What if, hypothetically to be sure, a laser-like focus on police-violence reduced police-involved killings but simultaneously allowed hundreds and even thousands of more murders to happen? If that were true, then what?
What if “hands up don’t shoot” were built on a false narrative? What then? What if, just for the sake of debate, we assumed that most police-involved killings were actually justified (since most are) and even life saving? What if the goal of eliminating police-involved killings was, in part, counterproductive? Then what?
Different cities have had different “Ferguson Moments.” It wasn’t like something magically changed everywhere when Michael Brown was (justifiable) killed. All policing is local.
In New York City the Ferguson moment may have been protests after the death of Eric Garner. Cops were verbally attacked, physically attacked, and two were killed and another bludgeoned with a hatchet. If you think none of that matters… well then you haven’t talked to any New York City cop.
In Baltimore, just thinking out loud here, perhaps it was the protests and riots after the death of Freddie Gray. And the misguided criminal prosecution of innocent cops. In Cleveland, not that I know much about Cleveland, I would assume policing changed related to the killing of Tamir Rice. In Nashville? Beats me. But maybe it was giving hot chocolate and coffee to protesters. I applauded that move. Liberals like me love that shit. But I bet it pissed off a lot of the rank-and-file.

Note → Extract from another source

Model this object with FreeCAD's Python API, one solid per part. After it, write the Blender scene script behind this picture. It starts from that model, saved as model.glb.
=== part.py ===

So no, it’s not Ferguson per se. Call it whatever you effing want. (I’ve never been a fan of the actual term “Ferguson Effect.”) I’m talking about the real-world effect of an anti-police narrative, the fear cops have of getting in trouble for doing their job, and perhaps the first-hand experience of policing anti-police protests.
Meanwhile, in Chicago:
Cops say they have avoided making many of the stops they would have routinely done last year. They fear getting in trouble for stops later deemed to be illegal and say the new cards take too much time to complete.

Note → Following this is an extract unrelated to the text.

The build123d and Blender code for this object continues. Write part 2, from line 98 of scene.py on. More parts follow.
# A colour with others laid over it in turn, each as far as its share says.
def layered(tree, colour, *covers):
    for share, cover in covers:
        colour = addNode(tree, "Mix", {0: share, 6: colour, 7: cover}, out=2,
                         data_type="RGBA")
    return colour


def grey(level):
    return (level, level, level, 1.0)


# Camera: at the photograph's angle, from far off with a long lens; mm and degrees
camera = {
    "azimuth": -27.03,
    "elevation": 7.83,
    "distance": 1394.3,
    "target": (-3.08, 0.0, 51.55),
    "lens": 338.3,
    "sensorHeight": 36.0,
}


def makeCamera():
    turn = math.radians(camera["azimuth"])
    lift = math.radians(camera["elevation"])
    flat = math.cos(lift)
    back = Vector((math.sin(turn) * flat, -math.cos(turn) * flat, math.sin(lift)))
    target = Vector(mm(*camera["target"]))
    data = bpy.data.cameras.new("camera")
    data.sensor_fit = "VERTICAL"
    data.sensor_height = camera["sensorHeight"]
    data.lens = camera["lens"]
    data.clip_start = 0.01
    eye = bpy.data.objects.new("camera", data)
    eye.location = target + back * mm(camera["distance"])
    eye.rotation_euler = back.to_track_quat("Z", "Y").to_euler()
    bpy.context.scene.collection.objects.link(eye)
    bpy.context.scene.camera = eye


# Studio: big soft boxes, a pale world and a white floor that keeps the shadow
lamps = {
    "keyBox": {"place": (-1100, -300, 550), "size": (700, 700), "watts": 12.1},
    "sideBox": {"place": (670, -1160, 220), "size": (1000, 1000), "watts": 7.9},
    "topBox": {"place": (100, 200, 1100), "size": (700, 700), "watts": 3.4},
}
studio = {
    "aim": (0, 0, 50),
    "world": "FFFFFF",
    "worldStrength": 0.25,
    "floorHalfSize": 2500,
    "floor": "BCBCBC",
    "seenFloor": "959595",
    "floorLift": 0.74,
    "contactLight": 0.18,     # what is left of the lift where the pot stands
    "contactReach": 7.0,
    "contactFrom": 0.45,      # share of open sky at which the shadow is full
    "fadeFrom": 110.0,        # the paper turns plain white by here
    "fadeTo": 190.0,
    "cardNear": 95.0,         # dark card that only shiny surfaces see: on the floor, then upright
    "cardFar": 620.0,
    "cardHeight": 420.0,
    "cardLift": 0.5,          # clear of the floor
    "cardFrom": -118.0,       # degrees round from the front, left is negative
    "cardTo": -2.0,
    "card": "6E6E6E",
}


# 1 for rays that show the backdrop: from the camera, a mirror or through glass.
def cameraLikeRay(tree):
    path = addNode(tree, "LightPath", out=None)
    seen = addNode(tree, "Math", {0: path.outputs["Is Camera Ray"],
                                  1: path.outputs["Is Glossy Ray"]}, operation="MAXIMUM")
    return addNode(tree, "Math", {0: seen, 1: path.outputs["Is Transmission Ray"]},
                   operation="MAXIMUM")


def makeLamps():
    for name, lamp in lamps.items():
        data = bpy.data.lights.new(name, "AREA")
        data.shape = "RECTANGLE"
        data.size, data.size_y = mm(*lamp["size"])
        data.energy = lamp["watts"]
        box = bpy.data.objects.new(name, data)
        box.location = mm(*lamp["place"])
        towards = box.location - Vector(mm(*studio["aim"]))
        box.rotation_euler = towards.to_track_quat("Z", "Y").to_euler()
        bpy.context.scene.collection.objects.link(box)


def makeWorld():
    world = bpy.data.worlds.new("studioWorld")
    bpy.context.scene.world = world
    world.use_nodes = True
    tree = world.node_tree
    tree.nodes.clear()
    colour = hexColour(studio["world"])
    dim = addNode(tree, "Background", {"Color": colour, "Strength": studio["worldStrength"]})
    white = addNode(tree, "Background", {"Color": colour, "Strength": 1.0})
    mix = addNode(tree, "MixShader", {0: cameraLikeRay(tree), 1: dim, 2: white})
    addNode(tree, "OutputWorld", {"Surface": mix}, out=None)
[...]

Their reluctance to make stops was borne out by a police statistic released Sunday: Officers completed 79 percent fewer contact cards in January 2016 than over the same period last year.
January 2016 was the deadliest first month of the year since 2001
Just coincidence, of course. There’s no way to prove any of this. But I sure haven’t heard any good alternative explanation. (At some point, I am partial to Occam’s Razor.)

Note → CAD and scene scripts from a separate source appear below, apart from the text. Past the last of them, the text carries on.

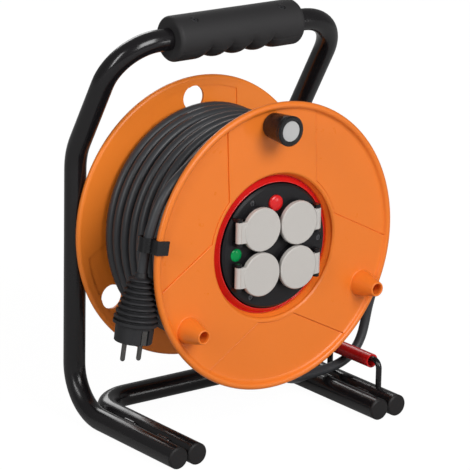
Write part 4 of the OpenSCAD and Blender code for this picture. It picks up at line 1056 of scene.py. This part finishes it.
FLOOR_R, FLOOR_Z, FLOOR_SIDES = 7000, -0.5, 96
WHITE = rgba((1, 1, 1))
# the lamps: name, setting of the power, width and height, place and aim, in metres
LAMPS = (("Key", "key", (1.7, 1.7), (0.1, -2.9, 1.9), (0, 0, 0.2)),
         ("Side strip", "side", (0.35, 1.6), (-2.3, -0.8, 1.3), (0, 0, 0.25)),
         ("Low strip", "low", (0.25, 0.6), (1.3, -2.0, 0.25), (0, 0, 0.12)),
         ("Back lamp", "back", (1.4, 1.4), (0.9, 2.7, 1.7), (0, 0, 0.2)))


def lamp(name, power, size, at, aim):
    """An area lamp at one point that faces another, in metres."""
    data = bpy.data.lights.new(name, "AREA")
    data.energy, data.shape = power, "RECTANGLE"
    data.size, data.size_y = size
    made = placed(name, data)
    made.location = at
    made.rotation_euler = (Vector(aim) - Vector(at)).to_track_quat("-Z", "Y").to_euler()


class REEL_OT_stage(Operator):
    """Lays a white floor and hangs soft studio lamps"""

    bl_idname = "cord_reel.stage"
    bl_label = "Stage"

    def execute(self, context):
        s = context.scene.cord_reel
        k = np.arange(FLOOR_SIDES)
        turn = k * 2 * pi / FLOOR_SIDES
        rim = np.stack([FLOOR_R * np.cos(turn), FLOOR_R * np.sin(turn), 0 * turn + FLOOR_Z], -1)
        fan = np.stack([k, (k + 1) % FLOOR_SIDES, 0 * k + FLOOR_SIDES], -1)
        mesh = mesh_of("floor", np.concatenate([rim, [[0, 0, FLOOR_Z]]]), (), fan)
        paper = Finish("White paper")
        share = paper.shown(0.1) * 0.86
        tone = paper.mix(paper.noise(0.004, 3), rgba((0.42, 0.42, 0.42)), rgba((0.46, 0.46, 0.46)))
        plain = paper.node("ShaderNodeBsdfDiffuse", {}, {"Color": tone})
        glow = paper.node("ShaderNodeEmission", {}, {"Color": WHITE, "Strength": 1.13})
        paper.finish(paper.node("ShaderNodeMixShader", {}, {0: share, 1: plain, 2: glow}))
        mesh.materials.append(paper.material)
        placed("floor", mesh)

        context.scene.world = bpy.data.worlds.new("Studio")
        air = Tree(context.scene.world, "ShaderNodeOutputWorld")
        share = air.shown(0.05)
        dim = air.node("ShaderNodeBackground", {}, {"Color": WHITE, "Strength": s.stage.fill})
        white = air.node("ShaderNodeBackground", {}, {"Color": WHITE})
        air.finish(air.node("ShaderNodeMixShader", {}, {0: share, 1: dim, 2: white}))

        for name, power, size, at, aim in LAMPS:
            lamp(name, getattr(s.stage, power), size, at, aim)
        context.scene.view_settings.view_transform = "Standard"
        return {"FINISHED"}


# ---- panel and start


class REEL_PT_panel(Panel):
    """Lists the reel's settings and operators in the sidebar"""

    bl_idname = "REEL_PT_panel"
    bl_label = "Cord Reel"
    bl_space_type = "VIEW_3D"
    bl_region_type = "UI"
    bl_category = "Cord Reel"

    def draw(self, context):
        layout = self.layout
        reel = context.scene.cord_reel
        for group in (reel.cable, reel.colours, reel.stage):
            box = layout.box()
            for key in group.__annotations__:
                box.prop(group, key)
        for each in OPERATORS:
            layout.operator(each.bl_idname)


OPERATORS = (REEL_OT_camera, REEL_OT_winding, REEL_OT_slack_loop, REEL_OT_plug, REEL_OT_free_end,
             REEL_OT_tube_frame, REEL_OT_foot_caps, REEL_OT_grip, REEL_OT_drum, REEL_OT_panel, REEL_OT_knob,
             REEL_OT_guide, REEL_OT_hardware, REEL_OT_stage)
CLASSES = (ReelCable, ReelColours, ReelStage, ReelSettings, *OPERATORS, REEL_PT_panel)


def register():
    for each in CLASSES:
        bpy.utils.register_class(each)
    bpy.types.Scene.cord_reel = PointerProperty(type=ReelSettings)


def unregister():
    del bpy.types.Scene.cord_reel
    for each in reversed(CLASSES):
        bpy.utils.unregister_class(each)


def plain(box):
    """Bounds as lists of numbers."""
    return [[float(v) for v in corner] for corner in box]


def main():
    register()
    for each in OPERATORS:
        getattr(bpy.ops.cord_reel, each.bl_idname.split(".")[1])()


if __name__ == "__main__":
    main()
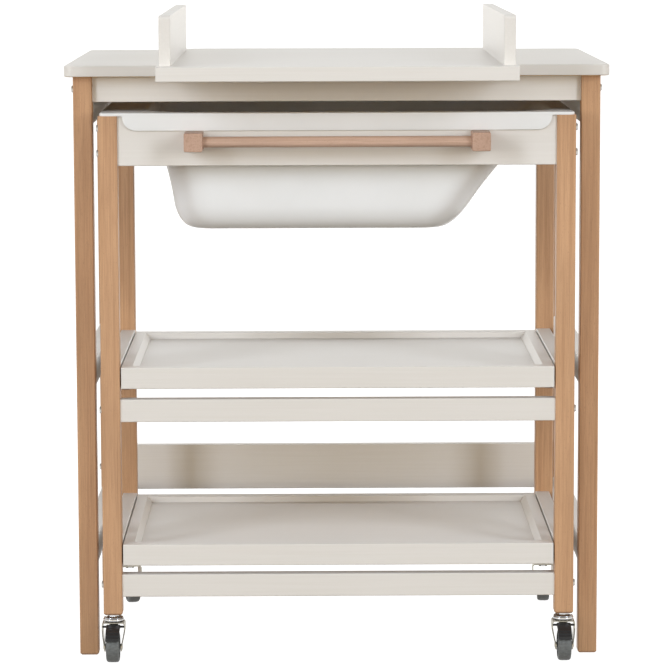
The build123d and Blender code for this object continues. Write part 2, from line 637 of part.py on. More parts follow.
for place, base in caster_bases.items():
    side_view = on(base, Plane.YZ)
    front_view = on(base, Plane.XZ)
    axle = Plane(origin=base.from_local_coords((0, -caster_trail, wheel_radius)), z_dir=base.x_dir)

    # Fork: pressed from sheet, with a flat crown, cheeks that run down to the axle, and the axle
    with BuildPart() as caster_fork:
        with BuildSketch(side_view) as cheek:
            with Locations((0, crown_top - fork_shoulder_height / 2)):
                Rectangle(fork_crown_length, fork_shoulder_height)
            with Locations((-caster_trail, wheel_radius)):
                Circle(fork_boss_radius)
            make_hull()
        extrude(cheek.sketch, amount=fork_shoulder_width, both=True)
        with BuildSketch(front_view) as bend:
            with BuildLine():
                Polyline(
                    (-fork_shoulder_width / 2, crown_top),
                    (fork_shoulder_width / 2, crown_top),
                    (fork_shoulder_width / 2, crown_top - fork_shoulder_height),
                    (axle_grip, wheel_radius),
                    (axle_grip, 0),
                    (-axle_grip, 0),
                    (-axle_grip, wheel_radius),
                    (-fork_shoulder_width / 2, crown_top - fork_shoulder_height),
                    close=True,
                )
            make_face()
            fillet(bend.vertices().group_by(Axis.Y)[-1], fork_shoulder_round)
        extrude(bend.sketch, amount=caster_trail + fork_crown_length, both=True, mode=Mode.INTERSECT)
        with BuildSketch(front_view) as inside:
            with BuildLine():
                Polyline(
                    (-fork_shoulder_width / 2 + fork_sheet, crown_bottom),
                    (fork_shoulder_width / 2 - fork_sheet, crown_bottom),
                    (fork_shoulder_width / 2 - fork_sheet, crown_top - fork_shoulder_height),
                    (fork_gap, wheel_radius),
                    (fork_gap, -cut_overrun),
                    (-fork_gap, -cut_overrun),
                    (-fork_gap, wheel_radius),
                    (-fork_shoulder_width / 2 + fork_sheet, crown_top - fork_shoulder_height),
                    close=True,
                )
            make_face()
            fillet(inside.vertices().group_by(Axis.Y)[-1], fork_shoulder_round - fork_sheet)
        extrude(inside.sketch, amount=caster_trail + fork_crown_length, both=True, mode=Mode.SUBTRACT)
        with Locations(base.offset(crown_bottom - cut_overrun)):
            Cylinder(kingpin_radius + running_clearance, fork_crown_thickness + 2 * cut_overrun,
                     align=FROM_BELOW, mode=Mode.SUBTRACT)
        with Locations(axle):
            Cylinder(axle_radius, 2 * axle_grip)
        for side in SIDES.values():
            with Locations(axle.offset(side * (axle_grip + axle_head_height / 2))):
                Cylinder(axle_head_radius, axle_head_height)
        if place.startswith("front"):
            hinge = Plane(
                origin=base.from_local_coords((0, -pedal_hub_forward, crown_bottom - pedal_hub_drop)),
                z_dir=base.x_dir)
            with Locations(hinge):
                Cylinder(pedal_pin_radius + running_clearance, 2 * fork_shoulder_width, mode=Mode.SUBTRACT)
    save(caster_fork, f"caster_fork_{place}")

    # Wheel: a rounded tread round a dished centre, turned as one piece
    with BuildPart() as caster_wheel:
        with BuildSketch(front_view.offset(caster_trail)) as wheel_section:
            with Locations((0, wheel_radius + (axle_radius + running_clearance + wheel_radius) / 2)):
                Rectangle(wheel_width, wheel_radius - axle_radius - running_clearance)
            fillet(wheel_section.vertices().group_by(Axis.Y)[-1], wheel_shoulder_radius)
            dish_height = wheel_rim_radius - wheel_hub_radius
            dish_middle = wheel_radius + (wheel_rim_radius + wheel_hub_radius) / 2
            for side in SIDES.values():
                with Locations((side * (wheel_width - wheel_dish_depth) / 2, dish_middle)):
                    Rectangle(wheel_dish_depth, dish_height, mode=Mode.SUBTRACT)
        revolve(wheel_section.sketch, axis=Axis(axle.origin, axle.z_dir))
    save(caster_wheel, f"caster_wheel_{place}")

    # Brake pedal of a front caster: a shoe that follows the wheel, on a pin between the cheeks
    if place.startswith("front"):
        shoe_inner = wheel_radius + pedal_gap
        shoe_outer = shoe_inner + pedal_thickness
        hub = Vector(-pedal_hub_forward, crown_bottom - pedal_hub_drop)
        centre = Vector(-caster_trail, wheel_radius)
        with BuildPart() as brake_pedal:
            with BuildSketch(side_view) as pedal_shape:
                with BuildLine():
                    inner = CenterArc(centre, shoe_inner, pedal_start_angle,
                                      pedal_end_angle - pedal_start_angle)
                    outer = CenterArc(centre, shoe_outer, pedal_start_angle,
                                      pedal_end_angle - pedal_start_angle)
                    Line(inner @ 0, outer @ 0)
                    Line(inner @ 1, outer @ 1)
                make_face()
                fillet(pedal_shape.vertices().sort_by(Axis.X)[:2], pedal_edge_round)
                with BuildSketch(mode=Mode.PRIVATE) as arm:
                    with Locations(hub):
                        Circle(pedal_hub_radius)
                    with BuildLine():
                        Line(inner @ 0, outer @ 0)
                    make_hull()
                add(arm.sketch)
            extrude(pedal_shape.sketch, amount=pedal_width / 2, both=True)
            with Locations(hinge):
                Cylinder(pedal_pin_radius, fork_shoulder_width - 2 * fork_sheet + 2 * pedal_pin_grip)
        save(brake_pedal, f"brake_pedal_{place}")
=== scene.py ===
import json

import bmesh
import bpy
import numpy as np
from mathutils import Matrix, Vector


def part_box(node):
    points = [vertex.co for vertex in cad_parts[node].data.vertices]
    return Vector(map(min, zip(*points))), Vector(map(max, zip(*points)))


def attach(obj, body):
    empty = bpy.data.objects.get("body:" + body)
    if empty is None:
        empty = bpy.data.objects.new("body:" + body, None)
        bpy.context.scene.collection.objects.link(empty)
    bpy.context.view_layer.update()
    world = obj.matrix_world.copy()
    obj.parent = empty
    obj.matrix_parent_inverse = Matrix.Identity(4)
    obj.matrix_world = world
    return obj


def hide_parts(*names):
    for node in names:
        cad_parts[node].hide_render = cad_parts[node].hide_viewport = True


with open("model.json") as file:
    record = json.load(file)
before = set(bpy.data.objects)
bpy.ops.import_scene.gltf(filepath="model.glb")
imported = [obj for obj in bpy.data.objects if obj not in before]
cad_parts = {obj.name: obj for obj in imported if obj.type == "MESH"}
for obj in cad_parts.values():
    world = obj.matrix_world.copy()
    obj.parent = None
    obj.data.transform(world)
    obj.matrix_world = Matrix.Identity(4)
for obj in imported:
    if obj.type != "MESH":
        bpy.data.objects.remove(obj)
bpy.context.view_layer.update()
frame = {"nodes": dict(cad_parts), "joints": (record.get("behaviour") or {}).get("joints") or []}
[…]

The ACLU rejects any correlation between declining street stops and rising violence…. Other cities have scaled back their street stops without an explosion of shootings. The reduction of “invasive” street stops is actually a good thing.
Really? Well, yes, the NYPD scaled back its stops and crime did not increase. (Not only did crime not increase, between 2011 and 2013 homicides in New York City plummeted 35 percent!)But that doesn’t mean that all police stops are bad and to be prevented.
The ACLU released a report in March that found blacks accounted for 72 percent of [Chicago] stops between May and August of 2014, but just 32 percent of the city’s population.
Again?! Once again we have a denominator problem. Eighty percent of Chicago homicide victims are black. And presumably murderers, too, since most homicides are intra-racial. Should only 32 percent of those arrested for homicide be black? I don’t think so. Are only 32 percent of public drug dealers black? No. So why would one expect only 32 percent of those stopped by police to be black?
Look, cops aren’t always right. And cops will always complain. But if homicide is going up and cops are saying, “Uh, here’s the problem: I can’t do my job. And this is why….” Perhaps we should listen. What worries me is the goal to eliminate virtually all discretionary police activity couched in the language of social and racial justice. But if you want police to do less, there’s no better way than mandating a two-page form for every stop.
We will see what happens. But crime already is up in many cities. And that — not reducing the number of police stops — should be our first concern.